GIVEN REQUEST –
Among the lines of data below, reproduce only those from the one with "hide_parts(*replaced)" through the one with "return apply_modifiers(obj)", exactly as they stand, both ends included.

========

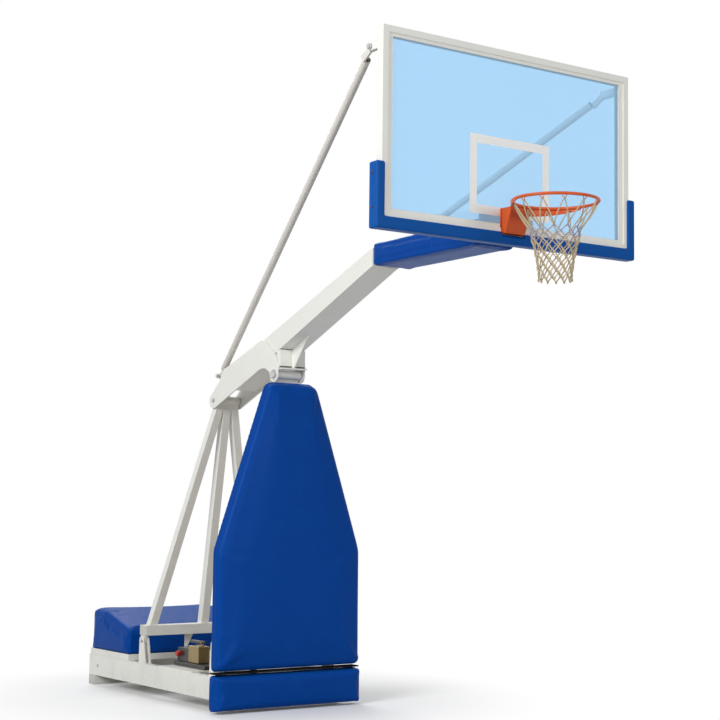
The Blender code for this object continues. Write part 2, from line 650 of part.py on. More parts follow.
def mast():
    """Two posts that lean together, their foot tube, cross rails, head and cylinder lugs."""
    front_limit = PAD_REAR + PAD_BOARD + 3 * GAP
    head_top = ARM_PIVOT[1] - HEAD_TUBE - GAP
    post_top = head_top - HEAD_BLOCK - GAP
    top_y = front_limit + POST_DEPTH / 2 + 0.002
    foot_z = MAST_FOOT[1] + SHAFT + BUSH_WALL + GAP
    pieces = []
    for side in (-1, 1):
        foot = (side * POST_FOOT_X, along_mast(foot_z, top_y, post_top), foot_z)
        head = (side * POST_HEAD_X, top_y, post_top)
        post = leaning_tube("mast_post_" + side_name(side), WHITE, foot, head, (POST_WIDTH, POST_DEPTH), 0.004)
        pieces.append(post)
        low = STANDOFF_Z
        post_front = along_mast(low + CROSS_RAIL / 2, top_y, post_top) - POST_DEPTH / 2
        join(post, box("pad_standoff", WHITE, span(side, *STANDOFF_X), (front_limit, post_front + WELD + 0.001),
                       (low, low + CROSS_RAIL)))
    pieces.append(cross_rod("mast_foot_tube", WHITE, FOOT_TUBE_HALF, MAST_FOOT, SHAFT + BUSH_WALL,
                            wall=BUSH_WALL - AXLE_PLAY))
    head_box = open_box("mast_head", WHITE, (-HEAD_HALF, HEAD_HALF), (front_limit, front_limit + 0.066),
                        (post_top + GAP, head_top + 2 * WELD), 0.005, X_ENDS)
    pieces.append(join(head_box, cross_rod("mast_head_tube", WHITE, HEAD_HALF + 0.001, ARM_PIVOT, HEAD_TUBE,
                                           wall=HEAD_TUBE - ARM_SHAFT - AXLE_PLAY)))
    rails = []
    for name, low in (("mast_lower_rail", LOWER_RAIL_Z), ("mast_upper_rail", UPPER_RAIL_Z)):
        high = low + CROSS_RAIL
        middle_y = along_mast((low + high) / 2, top_y, post_top)
        share = (low - foot_z) / (post_top - foot_z)
        share_high = (high - foot_z) / (post_top - foot_z)
        reach = POST_FOOT_X + (POST_HEAD_X - POST_FOOT_X) * share - POST_WIDTH / 2 - 2 * GAP
        reach_high = POST_FOOT_X + (POST_HEAD_X - POST_FOOT_X) * share_high - POST_WIDTH / 2 - 2 * GAP
        outline = [(-reach, low), (reach, low), (reach_high, high), (-reach_high, high)]
        front, back = middle_y - CROSS_RAIL_DEPTH / 2, middle_y + CROSS_RAIL_DEPTH / 2
        rail = plate(name, WHITE, "XZ", [outline], front, back)
        cut(rail, box(name + "_bore", WHITE, (-CUT_REACH, CUT_REACH), (front + CROSS_WALL, back - CROSS_WALL),
                      (low + CROSS_WALL, high - CROSS_WALL), CUTTERS))
        rails.append(rail)
    low = LOWER_RAIL_Z + WELD
    rail_y = along_mast(low + CROSS_RAIL / 2, top_y, post_top)
    eye_y = CYLINDER_HEAD[0]
    outline = [(rail_y - 0.02, low), *arc(CYLINDER_HEAD, 0.02, 215, 370), (eye_y + 0.019, low)]
    for side in (-1, 1):
        join(rails[0], plate("cylinder_lug", WHITE, "YZ", [outline], *span(side, *CLEVIS_SIDES)))
    join(rails[0], cross_rod("cylinder_head_pin", STEEL, CLEVIS_PIN_HALF, CYLINDER_HEAD, CYLINDER_PIN))
    return pieces + rails


CYLINDER_PIN = 0.010
CLEVIS_EYE = 0.022
BARREL_NECK = 0.018
BARREL_EYE_HALF = 0.024
ROD_EYE_PLAY = 0.0150
ROD_EYE_WALL = 0.007
BARREL = 0.034
BARREL_BORE = 0.0195
BARREL_LENGTH = 0.44
RAM = 0.0185
RAM_INSIDE = 0.19


def lift_cylinder(member):
    """The barrel on its clevis on a cross member, and the ram up to the mast."""
    foot = Vector((0, *CYLINDER_FOOT))
    head = Vector((0, *CYLINDER_HEAD))
    along = (head - foot).normalized()
    base_top = MIDDLE_MEMBER_TOP - WELD
    y = CYLINDER_FOOT[0]
    outline = [(y - 0.028, base_top), (y + 0.028, base_top)] + arc(CYLINDER_FOOT, CLEVIS_EYE, 0, 180)
    for side in (-1, 1):
        join(member, plate("cylinder_clevis", WHITE, "YZ", [outline], *span(side, *CLEVIS_SIDES)))
    join(member, cross_rod("cylinder_foot_pin", STEEL, CLEVIS_PIN_HALF, CYLINDER_FOOT, CYLINDER_PIN))
    barrel = rod("cylinder_barrel", BLACK, foot + along * BARREL, foot + along * BARREL_LENGTH, BARREL)
    join(barrel, cross_rod("barrel_eye", BLACK, BARREL_EYE_HALF, CYLINDER_FOOT, CLEVIS_EYE))
    join(barrel, rod("barrel_neck", BLACK, foot + along * 0.016, foot + along * 0.04, BARREL_NECK))
    bore = rod("barrel_bore", BLACK, foot + along * 0.06, head, BARREL_BORE, CUTTERS)
    cut(barrel, bore)
    cut(barrel, cross_rod("barrel_eye_bore", BLACK, 0.05, CYLINDER_FOOT, CYLINDER_PIN + AXLE_PLAY, CUTTERS))
    eye_inner = CYLINDER_PIN + ROD_EYE_PLAY
    start = foot + along * (BARREL_LENGTH - RAM_INSIDE)
    end = head - along * (eye_inner + ROD_EYE_WALL / 2)
    ram = rod("cylinder_ram", STEEL, start, end, RAM)
    join(ram, cross_rod("ram_eye", STEEL, 0.02, CYLINDER_HEAD, eye_inner + ROD_EYE_WALL))
    cut(ram, cross_rod("ram_eye_bore", STEEL, 0.03, CYLINDER_HEAD, eye_inner, CUTTERS))
    return barrel, ram


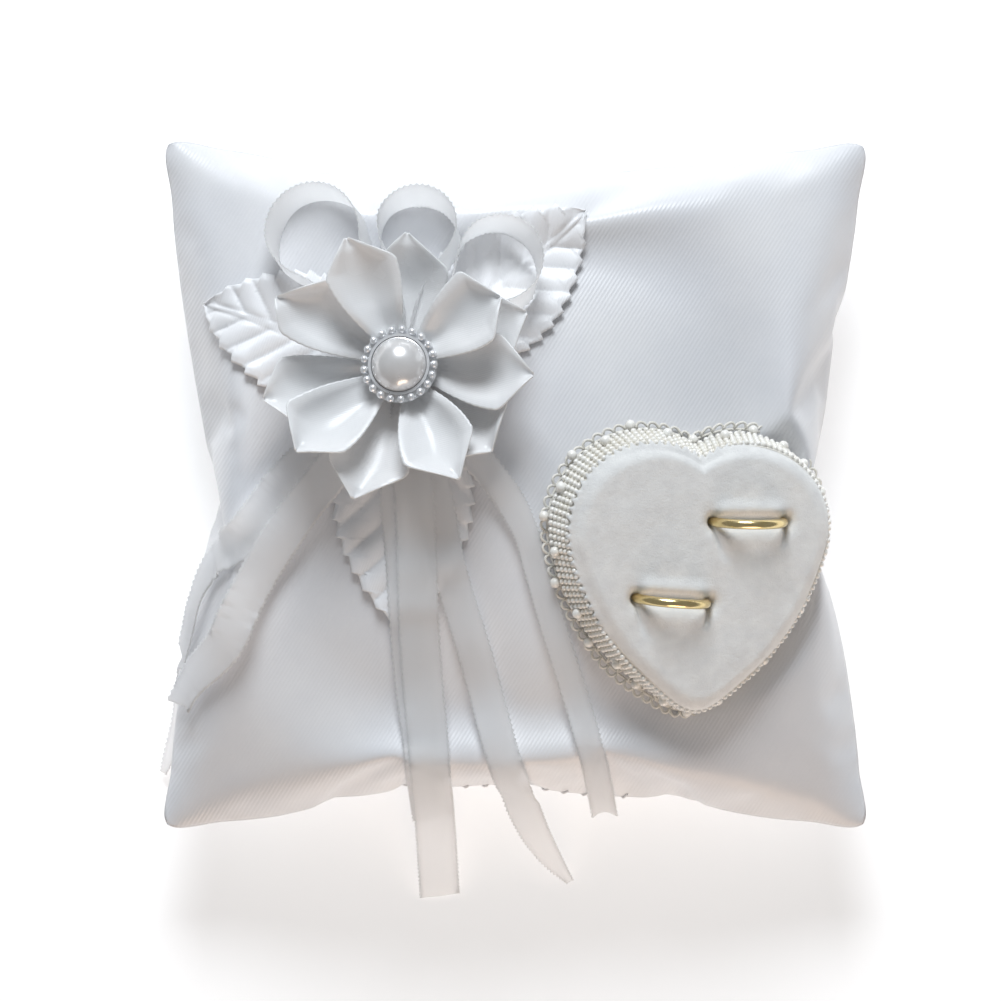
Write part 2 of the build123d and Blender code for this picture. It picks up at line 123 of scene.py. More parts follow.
def apply_modifiers(obj):
    graph = bpy.context.evaluated_depsgraph_get()
    mesh = bpy.data.meshes.new_from_object(obj.evaluated_get(graph))
    obj.modifiers.clear()
    old = obj.data
    obj.data = mesh
    bpy.data.meshes.remove(old)
    mesh.name = obj.name
    return obj


def subdivide(obj):
    smooth = obj.modifiers.new("smooth", "SUBSURF")
    smooth.levels = 1
    smooth.render_levels = 1


def stand_for(obj, body, slot, *replaced):
    """Makes a piece ride a body and take the place of CAD nodes; slot is not used."""
    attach(obj, body)
    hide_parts(*replaced)


def thicken(obj, thickness, offset=0.0):
    solid = obj.modifiers.new("cloth thickness", "SOLIDIFY")
    solid.thickness = thickness
    solid.offset = offset
    return apply_modifiers(obj)


def grid_faces(rows, columns, closed=False):
    """Faces of a grid whose vertices are stored row by row."""
    faces = []
    for row in range(rows - 1):
        for column in range(columns if closed else columns - 1):
            after = (column + 1) % columns
            a = row * columns + column
            b = row * columns + after
            faces.append((a, b, b + columns, a + columns))
    return faces


def from_minus_one(count):
    """Evenly spaced values from -1 to 1."""
    return [-1 + 2 * index / (count - 1) for index in range(count)]


def merged(parts):
    """Vertices and faces of several parts as one mesh."""
    verts = []
    faces = []
    for more_verts, more_faces in parts:
        shift = len(verts)
        verts += more_verts
        faces += [tuple(i + shift for i in face) for face in more_faces]
    return verts, faces


def spline_samples(points, count):
    """Catmull-Rom samples through a list of equally long tuples of floats."""
    samples = []
    last = len(points) - 1
    for index in range(count):
        place = index / (count - 1) * last
        start = min(int(place), last - 1)
        # """Upright band whose rings follow the heart."""
        t = place - start
        p0 = points[max(start - 1, 0)]
        p1 = points[start]
        p2 = points[start + 1]
        p3 = points[min(start + 2, last)]
        sample = []
        for a, b, c, d in zip(p0, p1, p2, p3):
            sample.append(0.5 * (2 * b + (c - a) * t + (2 * a - 5 * b + 4 * c - d) * t * t
                                 + (3 * b - a - 3 * c + d) * t ** 3))
        samples.append(sample)
    return samples


def ball(radius, centre, rings, segments):
    """Vertices and faces of a small round bead."""
    verts = [centre + Vector((0, 0, radius))]
    for ring in range(1, rings):
        polar = math.pi * ring / rings
        for segment in range(segments):
            turn = 2 * math.pi * segment / segments
            flat = math.sin(polar)
            verts.append(centre + radius * Vector(
                (flat * math.cos(turn), flat * math.sin(turn), math.cos(polar))))
    verts.append(centre - Vector((0, 0, radius)))
    faces = []
    for segment in range(segments):
        after = (segment + 1) % segments
        faces.append((0, 1 + segment, 1 + after))
        base = 1 + (rings - 2) * segments
        faces.append((base + after, base + segment, len(verts) - 1))
        for ring in range(rings - 2):
            a = 1 + ring * segments + segment
            b = 1 + ring * segments + after
            faces.append((a, a + segments, b + segments, b))
    return verts, faces


def balls(name, places, material, rings, segments):
    parts = [ball(radius, centre, rings, segments) for centre, radius in places]
    return new_object(name, *merged(parts), material)


def tube(path, radius, closed):
    """Vertices and faces of a thread that follows a path."""
    verts = []
    count = len(path)
    for index, point in enumerate(path):
        before = path[(index - 1) % count] if closed else path[max(index - 1, 0)]
        after = path[(index + 1) % count] if closed else path[min(index + 1, count - 1)]
        ahead = (after - before).normalized()
        side = ahead.cross(Vector((0, 0, 1)))
        if side.length < 0.05:
            side = ahead.cross(Vector((1, 0, 0)))
        side.normalize()
        up = side.cross(ahead)
        for corner in range(THREAD_SIDES):
            turn = 2 * math.pi * corner / THREAD_SIDES
            verts.append(point + (side * math.cos(turn) + up * math.sin(turn)) * radius)
    faces = grid_faces(count, THREAD_SIDES, closed=True)
    base = (count - 1) * THREAD_SIDES
    if closed:
        for corner in range(THREAD_SIDES):
            after = (corner + 1) % THREAD_SIDES
            faces.append((base + corner, base + after, after, corner))
    else:
        faces.append(tuple(range(THREAD_SIDES - 1, -1, -1)))
        faces.append(tuple(base + corner for corner in range(THREAD_SIDES)))
    return verts, faces


def tubes(name, paths, radius, material):
    parts = [tube(path, radius, closed) for path, closed in paths]
    return new_object(name, *merged(parts), material)


# ---- materials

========

TASK RESPONSE –
    hide_parts(*replaced)


def thicken(obj, thickness, offset=0.0):
    solid = obj.modifiers.new("cloth thickness", "SOLIDIFY")
    solid.thickness = thickness
    solid.offset = offset
    return apply_modifiers(obj)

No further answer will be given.